[Work instructions]
Every line of the data must be copied exactly.

[Supplied information]
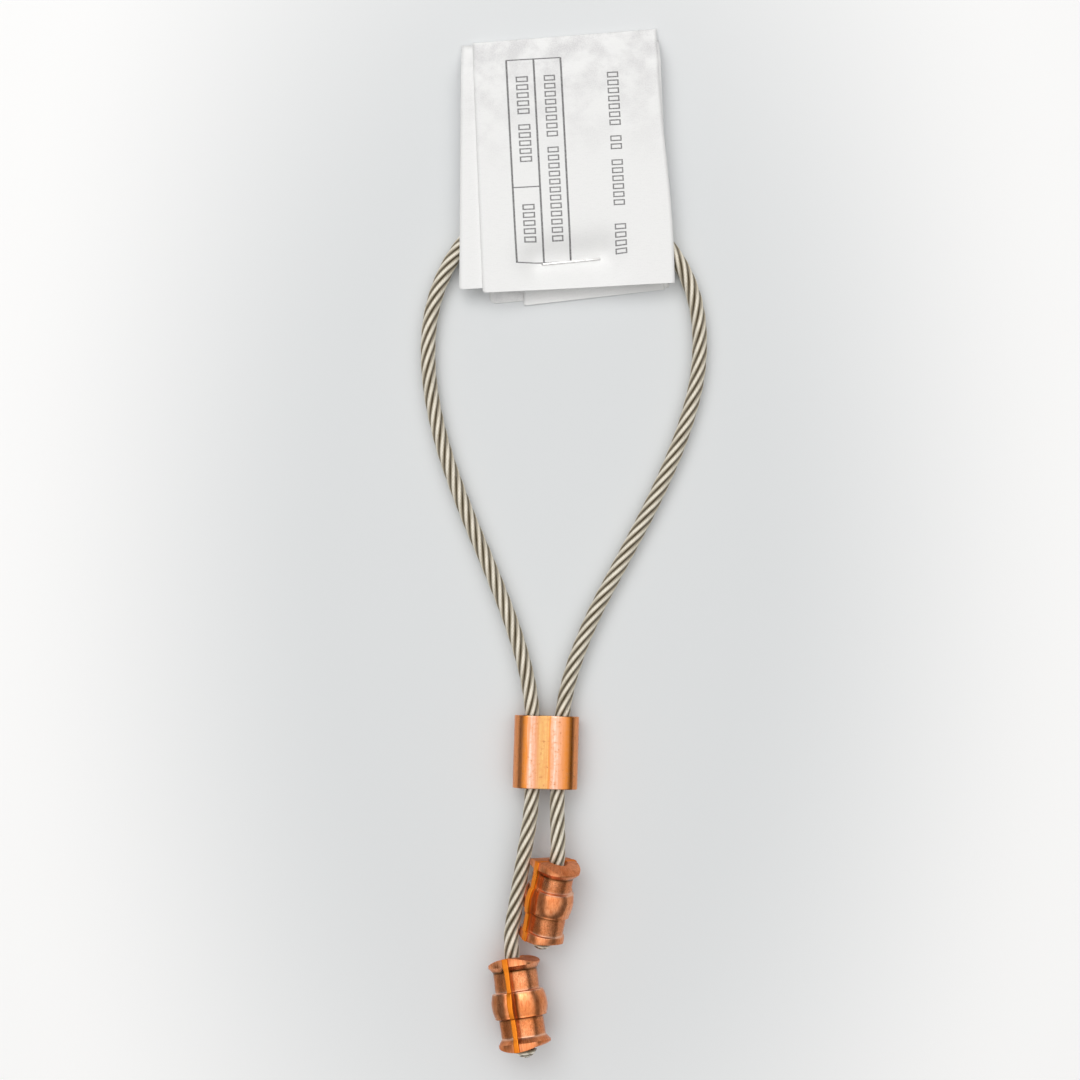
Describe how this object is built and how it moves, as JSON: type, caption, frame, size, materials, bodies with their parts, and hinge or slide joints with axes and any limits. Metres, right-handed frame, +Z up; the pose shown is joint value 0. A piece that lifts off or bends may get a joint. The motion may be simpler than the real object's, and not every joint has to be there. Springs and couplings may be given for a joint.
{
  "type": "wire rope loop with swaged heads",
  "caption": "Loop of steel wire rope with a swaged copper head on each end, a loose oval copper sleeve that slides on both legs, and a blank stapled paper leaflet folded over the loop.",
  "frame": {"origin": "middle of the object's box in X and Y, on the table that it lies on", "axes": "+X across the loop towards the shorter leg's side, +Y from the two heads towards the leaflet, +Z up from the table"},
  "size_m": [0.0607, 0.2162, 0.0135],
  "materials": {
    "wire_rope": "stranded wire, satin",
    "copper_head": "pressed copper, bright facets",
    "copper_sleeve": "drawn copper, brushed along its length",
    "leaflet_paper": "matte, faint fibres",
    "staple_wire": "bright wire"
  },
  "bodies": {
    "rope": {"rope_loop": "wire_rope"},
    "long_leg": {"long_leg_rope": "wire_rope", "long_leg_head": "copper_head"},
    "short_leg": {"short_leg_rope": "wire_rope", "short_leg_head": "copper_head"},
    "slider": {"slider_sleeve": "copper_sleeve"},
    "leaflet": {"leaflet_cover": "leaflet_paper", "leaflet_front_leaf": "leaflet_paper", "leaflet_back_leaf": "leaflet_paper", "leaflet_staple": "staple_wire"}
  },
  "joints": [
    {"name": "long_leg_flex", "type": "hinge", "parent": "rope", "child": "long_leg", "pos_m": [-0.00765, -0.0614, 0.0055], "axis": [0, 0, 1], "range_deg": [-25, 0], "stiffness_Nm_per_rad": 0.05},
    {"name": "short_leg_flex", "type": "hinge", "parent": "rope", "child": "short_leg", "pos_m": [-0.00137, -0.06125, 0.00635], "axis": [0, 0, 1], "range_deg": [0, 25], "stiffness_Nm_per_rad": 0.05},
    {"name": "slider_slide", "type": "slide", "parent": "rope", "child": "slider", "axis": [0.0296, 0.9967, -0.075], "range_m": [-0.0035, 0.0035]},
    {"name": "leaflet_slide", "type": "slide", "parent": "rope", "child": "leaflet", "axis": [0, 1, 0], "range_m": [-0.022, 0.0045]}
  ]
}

[Expected output]
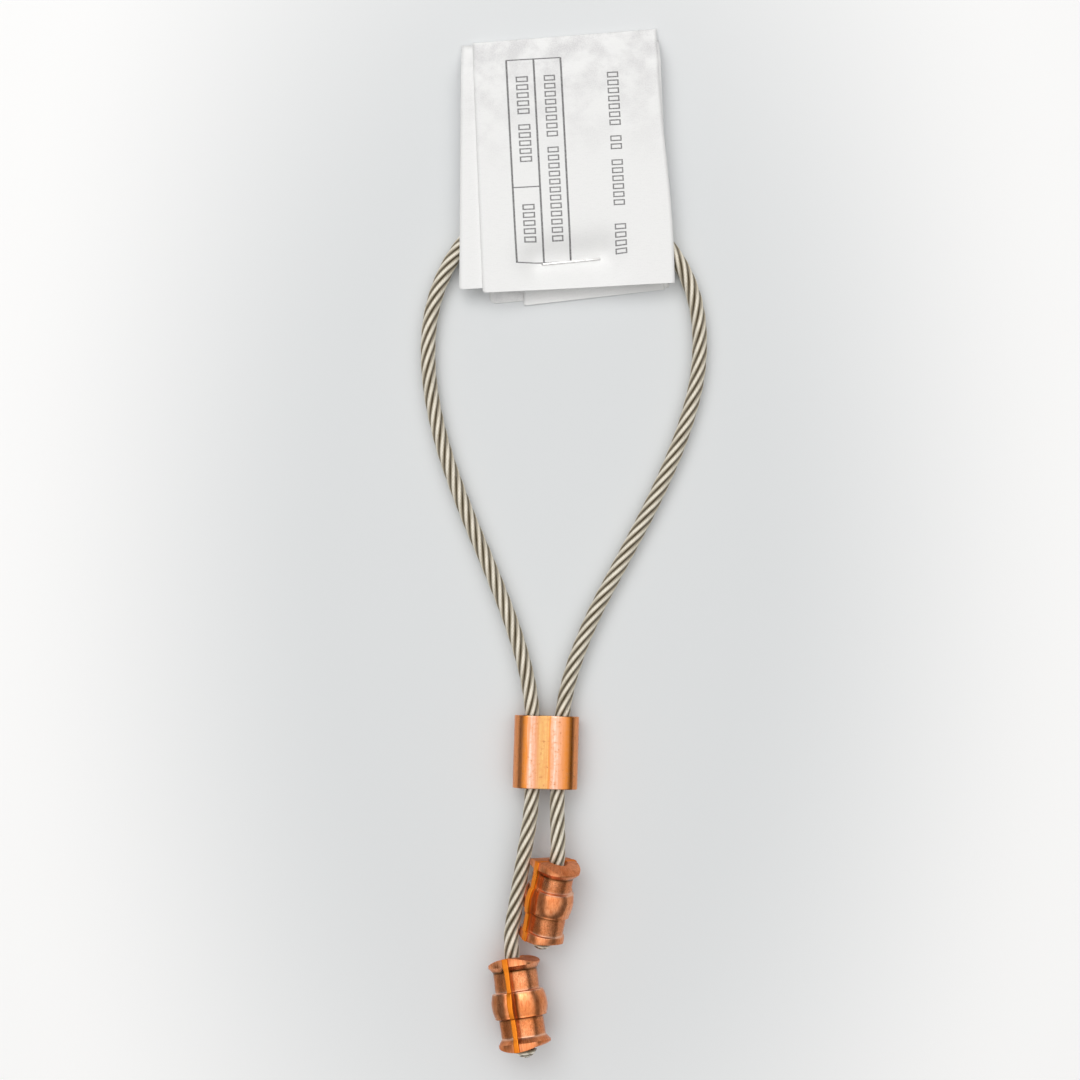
Describe how this object is built and how it moves, as JSON: type, caption, frame, size, materials, bodies with their parts, and hinge or slide joints with axes and any limits. Metres, right-handed frame, +Z up; the pose shown is joint value 0. A piece that lifts off or bends may get a joint. The motion may be simpler than the real object's, and not every joint has to be there. Springs and couplings may be given for a joint.
{
  "type": "wire rope loop with swaged heads",
  "caption": "Loop of steel wire rope with a swaged copper head on each end, a loose oval copper sleeve that slides on both legs, and a blank stapled paper leaflet folded over the loop.",
  "frame": {"origin": "middle of the object's box in X and Y, on the table that it lies on", "axes": "+X across the loop towards the shorter leg's side, +Y from the two heads towards the leaflet, +Z up from the table"},
  "size_m": [0.0607, 0.2162, 0.0135],
  "materials": {
    "wire_rope": "stranded wire, satin",
    "copper_head": "pressed copper, bright facets",
    "copper_sleeve": "drawn copper, brushed along its length",
    "leaflet_paper": "matte, faint fibres",
    "staple_wire": "bright wire"
  },
  "bodies": {
    "rope": {"rope_loop": "wire_rope"},
    "long_leg": {"long_leg_rope": "wire_rope", "long_leg_head": "copper_head"},
    "short_leg": {"short_leg_rope": "wire_rope", "short_leg_head": "copper_head"},
    "slider": {"slider_sleeve": "copper_sleeve"},
    "leaflet": {"leaflet_cover": "leaflet_paper", "leaflet_front_leaf": "leaflet_paper", "leaflet_back_leaf": "leaflet_paper", "leaflet_staple": "staple_wire"}
  },
  "joints": [
    {"name": "long_leg_flex", "type": "hinge", "parent": "rope", "child": "long_leg", "pos_m": [-0.00765, -0.0614, 0.0055], "axis": [0, 0, 1], "range_deg": [-25, 0], "stiffness_Nm_per_rad": 0.05},
    {"name": "short_leg_flex", "type": "hinge", "parent": "rope", "child": "short_leg", "pos_m": [-0.00137, -0.06125, 0.00635], "axis": [0, 0, 1], "range_deg": [0, 25], "stiffness_Nm_per_rad": 0.05},
    {"name": "slider_slide", "type": "slide", "parent": "rope", "child": "slider", "axis": [0.0296, 0.9967, -0.075], "range_m": [-0.0035, 0.0035]},
    {"name": "leaflet_slide", "type": "slide", "parent": "rope", "child": "leaflet", "axis": [0, 1, 0], "range_m": [-0.022, 0.0045]}
  ]
}